D’un côté, il y avait les physiciens, plus préoccupés de connaissance cosmologiques que sociales et de l’autre les moralistes s’intéressant aux comportements. Parmi les premiers, nous pouvons citer les atomistes et les médecins. Et parmi les seconds les historiens et les idéalistes moralistes dont Socrate et Platon. Entre les deux apparaît un courant de penseurs très influents que sont les sophistes ou maîtres de rhétorique. Le sophisme, facilité par les changements intervenus sur le plan politique et juridique va bouleverser les fondements éthiques de la société athénienne au point de soulever l’ire de Platon. Sur le plan politique, cette période est marquée par l’avènement de la démocratie. La cité naît et prend une forme, assimilable à l’Etat au sens moderne dur terme. Elle se forme dans les villes coloniales d’Asie mineure et gagne bientôt la métropole et Athènes.

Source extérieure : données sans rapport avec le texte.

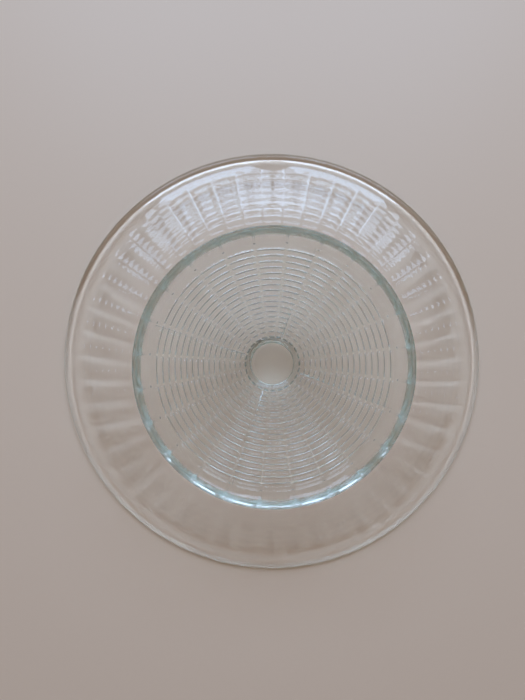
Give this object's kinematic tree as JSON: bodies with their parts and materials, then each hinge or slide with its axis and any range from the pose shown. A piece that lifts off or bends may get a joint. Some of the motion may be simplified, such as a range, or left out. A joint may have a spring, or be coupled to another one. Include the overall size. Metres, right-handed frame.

Cette évolution tenue pour exemplaire, va changer le statut juridique du citoyen. L’ordre citoyen dira Châtelet : « n’est plus fonction de la proximité aux dieux, ni de l’appartenance familiale, ni de l’allégeance à un chef, mais de la relation à ce principe abstrait qu’est la loi ». La cité se constitue sur un model démocratique.
Or celle-ci n’est pas seulement comme l’indique l’étymologie, le pouvoir du « petit peuple » c’est le régime dans lequel dira Châtelet : « le gouvernement est au milieu». Chaque citoyen y a en droit, et en fait, la capacité de participer à la vie politique. Le plus grand apport de la démocratie sera la liberté de penser librement, et celle d’exprimer sa pensée sans risque. Ainsi, les Sophiste profitant de cette aubaine, vont cultiver et enseigner la rhétorique. Mieux, ils vont émettre des pensées politiques où cette dernière apparaît purement et simplement comme l’art de mentir, et de mentir froidement et sans scrupule. Indigné et révolté par une telle conception ontologique aux conséquences politiques graves, Platon va opposer un idéalisme moraliste qui tente de subordonner la politique à la métaphysique. Mais il finira par admettre que la politique peut et doit se servir du mensonge même si c’est de façon exceptionnelle. A sa suite, Aristote son disciple Rebel, va tenter de réconcilier éthique et politique avec plus de raison et de succès.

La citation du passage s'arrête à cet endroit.